### WHAT YOU SHOULD DO
Compile every line that includes the word "into".

### DATA TO USE
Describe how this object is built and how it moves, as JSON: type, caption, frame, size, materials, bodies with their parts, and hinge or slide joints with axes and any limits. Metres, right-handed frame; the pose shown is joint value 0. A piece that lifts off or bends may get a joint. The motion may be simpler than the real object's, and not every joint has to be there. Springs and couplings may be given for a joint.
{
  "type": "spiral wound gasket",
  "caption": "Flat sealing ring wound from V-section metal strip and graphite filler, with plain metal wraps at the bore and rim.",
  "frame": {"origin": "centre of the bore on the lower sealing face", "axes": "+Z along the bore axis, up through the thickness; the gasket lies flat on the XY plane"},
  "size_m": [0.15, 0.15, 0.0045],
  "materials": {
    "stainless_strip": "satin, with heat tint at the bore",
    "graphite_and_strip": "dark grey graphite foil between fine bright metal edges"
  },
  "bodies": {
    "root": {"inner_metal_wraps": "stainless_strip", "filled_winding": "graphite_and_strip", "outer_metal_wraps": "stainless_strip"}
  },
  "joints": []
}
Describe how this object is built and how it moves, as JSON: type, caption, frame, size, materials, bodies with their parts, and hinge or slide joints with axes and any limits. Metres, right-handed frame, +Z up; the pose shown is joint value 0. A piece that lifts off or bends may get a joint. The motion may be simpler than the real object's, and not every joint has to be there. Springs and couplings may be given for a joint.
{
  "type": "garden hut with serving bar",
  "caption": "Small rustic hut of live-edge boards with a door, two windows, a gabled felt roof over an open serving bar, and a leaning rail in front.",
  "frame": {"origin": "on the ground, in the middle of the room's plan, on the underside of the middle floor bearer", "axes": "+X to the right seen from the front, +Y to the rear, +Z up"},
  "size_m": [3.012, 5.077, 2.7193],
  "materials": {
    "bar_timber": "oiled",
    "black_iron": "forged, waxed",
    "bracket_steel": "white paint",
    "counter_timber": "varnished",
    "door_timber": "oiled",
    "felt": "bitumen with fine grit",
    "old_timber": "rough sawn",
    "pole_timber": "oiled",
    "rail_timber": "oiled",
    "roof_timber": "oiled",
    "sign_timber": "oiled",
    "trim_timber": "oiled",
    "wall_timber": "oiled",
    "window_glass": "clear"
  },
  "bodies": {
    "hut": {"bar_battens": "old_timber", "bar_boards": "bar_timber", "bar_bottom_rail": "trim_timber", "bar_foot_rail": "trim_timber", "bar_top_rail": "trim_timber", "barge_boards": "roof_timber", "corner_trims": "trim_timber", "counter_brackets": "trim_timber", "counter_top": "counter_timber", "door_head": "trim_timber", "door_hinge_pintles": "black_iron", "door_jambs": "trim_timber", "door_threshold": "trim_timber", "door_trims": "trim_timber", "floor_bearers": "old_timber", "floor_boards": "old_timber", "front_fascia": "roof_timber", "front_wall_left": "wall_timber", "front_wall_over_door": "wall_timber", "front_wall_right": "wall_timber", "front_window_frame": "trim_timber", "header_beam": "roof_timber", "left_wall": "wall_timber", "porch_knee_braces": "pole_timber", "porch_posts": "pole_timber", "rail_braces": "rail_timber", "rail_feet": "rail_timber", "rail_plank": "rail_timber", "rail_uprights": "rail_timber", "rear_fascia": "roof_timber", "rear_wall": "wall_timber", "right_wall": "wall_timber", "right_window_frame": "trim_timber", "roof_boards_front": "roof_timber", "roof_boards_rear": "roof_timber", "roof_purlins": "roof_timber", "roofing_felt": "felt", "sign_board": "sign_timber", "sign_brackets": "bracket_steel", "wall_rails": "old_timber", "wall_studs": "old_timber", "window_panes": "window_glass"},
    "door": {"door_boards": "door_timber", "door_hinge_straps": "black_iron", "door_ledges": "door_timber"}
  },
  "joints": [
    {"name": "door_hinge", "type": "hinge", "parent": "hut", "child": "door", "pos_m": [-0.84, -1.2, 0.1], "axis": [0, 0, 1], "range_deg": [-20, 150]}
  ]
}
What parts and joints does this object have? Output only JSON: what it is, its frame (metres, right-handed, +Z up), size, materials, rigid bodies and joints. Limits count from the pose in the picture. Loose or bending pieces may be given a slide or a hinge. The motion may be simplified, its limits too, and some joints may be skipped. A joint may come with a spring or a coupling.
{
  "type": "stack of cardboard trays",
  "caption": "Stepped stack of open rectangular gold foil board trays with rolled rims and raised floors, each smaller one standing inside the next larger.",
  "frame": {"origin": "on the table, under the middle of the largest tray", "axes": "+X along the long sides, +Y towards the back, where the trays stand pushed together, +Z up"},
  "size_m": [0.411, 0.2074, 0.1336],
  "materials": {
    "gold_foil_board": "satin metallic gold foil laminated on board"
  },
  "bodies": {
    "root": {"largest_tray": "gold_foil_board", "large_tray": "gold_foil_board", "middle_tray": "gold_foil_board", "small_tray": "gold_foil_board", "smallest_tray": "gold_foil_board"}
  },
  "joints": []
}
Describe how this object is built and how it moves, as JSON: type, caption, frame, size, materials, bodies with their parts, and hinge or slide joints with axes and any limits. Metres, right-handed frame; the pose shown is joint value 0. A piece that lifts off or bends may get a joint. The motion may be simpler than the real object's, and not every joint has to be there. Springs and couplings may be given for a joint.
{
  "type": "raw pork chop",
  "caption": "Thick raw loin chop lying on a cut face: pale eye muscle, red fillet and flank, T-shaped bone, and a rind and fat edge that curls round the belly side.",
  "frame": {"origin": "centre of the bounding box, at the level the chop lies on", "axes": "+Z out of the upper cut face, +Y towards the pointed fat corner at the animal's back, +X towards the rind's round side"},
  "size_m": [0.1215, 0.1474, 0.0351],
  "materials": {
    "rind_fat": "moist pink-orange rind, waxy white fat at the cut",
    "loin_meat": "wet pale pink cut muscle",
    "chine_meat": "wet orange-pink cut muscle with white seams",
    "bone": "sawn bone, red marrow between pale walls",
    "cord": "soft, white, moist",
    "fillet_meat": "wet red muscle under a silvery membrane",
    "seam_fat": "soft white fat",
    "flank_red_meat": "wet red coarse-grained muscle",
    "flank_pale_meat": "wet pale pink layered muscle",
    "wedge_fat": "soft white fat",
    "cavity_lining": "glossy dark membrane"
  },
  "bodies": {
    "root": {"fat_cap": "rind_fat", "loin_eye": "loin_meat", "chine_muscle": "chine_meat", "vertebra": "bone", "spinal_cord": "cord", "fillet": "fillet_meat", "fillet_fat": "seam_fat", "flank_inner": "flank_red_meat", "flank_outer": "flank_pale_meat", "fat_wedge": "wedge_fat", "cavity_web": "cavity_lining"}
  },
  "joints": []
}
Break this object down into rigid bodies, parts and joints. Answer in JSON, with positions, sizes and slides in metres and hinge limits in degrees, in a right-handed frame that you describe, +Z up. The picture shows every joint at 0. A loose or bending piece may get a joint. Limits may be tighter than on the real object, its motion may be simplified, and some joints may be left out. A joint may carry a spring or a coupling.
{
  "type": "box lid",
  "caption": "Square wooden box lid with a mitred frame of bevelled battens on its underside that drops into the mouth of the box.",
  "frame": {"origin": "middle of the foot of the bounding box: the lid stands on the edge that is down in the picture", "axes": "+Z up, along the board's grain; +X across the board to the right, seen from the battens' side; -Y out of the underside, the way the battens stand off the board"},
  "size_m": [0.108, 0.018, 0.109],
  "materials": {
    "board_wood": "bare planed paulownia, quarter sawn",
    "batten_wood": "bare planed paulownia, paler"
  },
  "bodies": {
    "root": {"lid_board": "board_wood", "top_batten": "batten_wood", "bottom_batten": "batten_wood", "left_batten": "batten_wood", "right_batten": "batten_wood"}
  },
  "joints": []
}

### EXERCISE RESULT
Break this object down into rigid bodies, parts and joints. Answer in JSON, with positions, sizes and slides in metres and hinge limits in degrees, in a right-handed frame that you describe, +Z up. The picture shows every joint at 0. A loose or bending piece may get a joint. Limits may be tighter than on the real object, its motion may be simplified, and some joints may be left out. A joint may carry a spring or a coupling.
  "caption": "Square wooden box lid with a mitred frame of bevelled battens on its underside that drops into the mouth of the box.",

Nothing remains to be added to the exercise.